Optimization of Stochastic Dynamic System with Random Coefficients.

The problem of optimization of stochastic dynamic systems with random coefficients is discussed. Systems with both Weiner processes and uncertain random-process disturbances are dealt with in this dissertation, and these include certain bilinear stochastic systems. It is the purpose of this thesis to study the optimal control and, to some extent, state estimation of such bilinear stochastic systems. By means of stochastic Bellman equation, the optimal control of stochastic dynamic models with observable and unobservable coefficients is derived.

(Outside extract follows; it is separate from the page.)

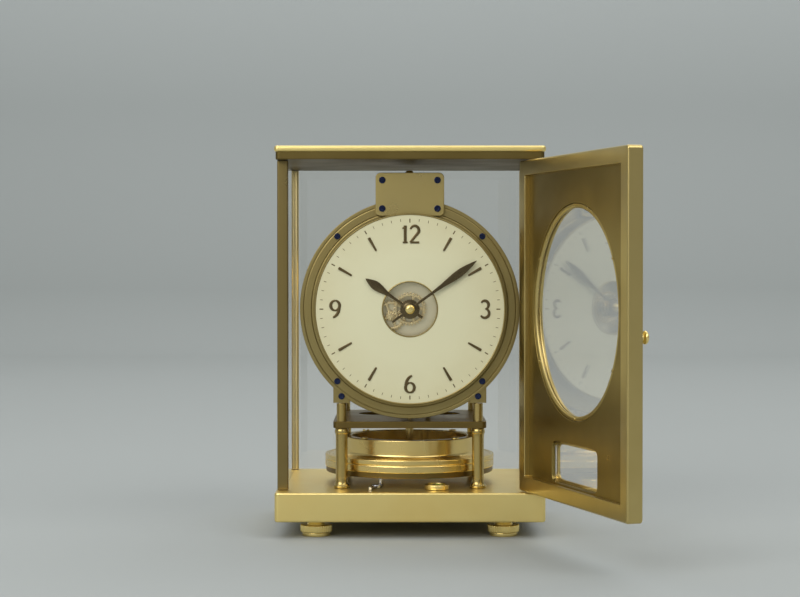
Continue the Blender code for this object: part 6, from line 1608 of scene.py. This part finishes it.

The stochastic-system model considered is the observable system with random coefficients that are a function of the solution of a certain unobservable Markov process with information data. Under the assumptions that the solution of the stochastic differential equation for the dynamic model involved in the problem formulation results in an admissible control and that the measurable information of all random parameters depend on the conditional-mean estimate to the unobservable stochastic process, the optimal control is a linear function of the observable states and a nonlinear function of random parameters. The theory is then applied to an optimal-control design of an aircraft landing with a bad weather situation, to the control problem of longitudinal motion of an aircraft in wind gust, and to nonlinear filtering and tracking of the maneuvering target. The flare path compared with the desirable exponential-linear path provides a safe and comfortable landing for the optimal-control policy. Using the decoupled feedback law of longitudinal aircraft motion, it is shown that optimal-control policies for the elevator control angle and the aileron control angle is synthesized with the attack angle, the orientation rate of the aircraft and an unknown random parameter. In the final example, a maneuvering target's state is estimated. Here, a bilinear stochastic model is assumed such that discrete velocity changes are at random times.